Given this major impediment, the Senate Standing Committee on Cabinet Secretariat the other day stressed the need to revamp the education system to help residents of less-developed areas fulfil the criteria for the CSS exams, which are mandatory to pass to qualify for civil service. The Senate body was given a detailed briefing on the Special Central Superior Services Examination, 2023. It also discussed the education system in less-developed areas and called for revamping it to ensure that candidates who are capable join the civil service. The meeting regretted the “colossal quantum of failure” of the competitive examination in rural areas.

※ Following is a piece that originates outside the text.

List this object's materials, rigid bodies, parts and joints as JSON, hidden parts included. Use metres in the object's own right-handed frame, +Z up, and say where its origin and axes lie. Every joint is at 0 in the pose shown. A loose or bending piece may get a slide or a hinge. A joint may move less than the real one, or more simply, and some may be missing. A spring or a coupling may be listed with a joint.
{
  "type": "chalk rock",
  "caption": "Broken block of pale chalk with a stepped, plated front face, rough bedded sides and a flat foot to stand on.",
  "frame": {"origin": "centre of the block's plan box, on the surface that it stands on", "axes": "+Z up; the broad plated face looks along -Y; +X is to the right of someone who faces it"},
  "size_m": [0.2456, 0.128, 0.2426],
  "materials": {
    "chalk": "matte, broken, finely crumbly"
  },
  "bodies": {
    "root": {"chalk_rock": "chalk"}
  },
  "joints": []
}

The committee members were told that 52 vacancies for non-Muslim candidates from Punjab remained unfilled. Therefore, the Senate body proposed relaxing rules for CSS exams for the rural populace. The members were informed that coaching would be provided for compulsory subjects and candidates who will clear a preliminary test of multiple-choice questions will likely be interviewed from June to August. The education system in rural areas needs to be revamped, but at the same time, the quota system should be revisited. It is time to redefine merit. Under the present system, some loopholes can be exploited. Do we have to see that those claiming a rural domicile are that area’s residents? The Senate body is suggesting relaxing rules for the rural candidates, but is that logical? Don’t forget, they are the ones who would ultimately be running the government machinery. Therefore, it should be kept in mind that people appearing in competitive exams need to be selected based on a competitive criterion. We need to plug loopholes, sort out the core education issue and provide the necessary training that a candidate lacks so that he or she can keep up with the competition.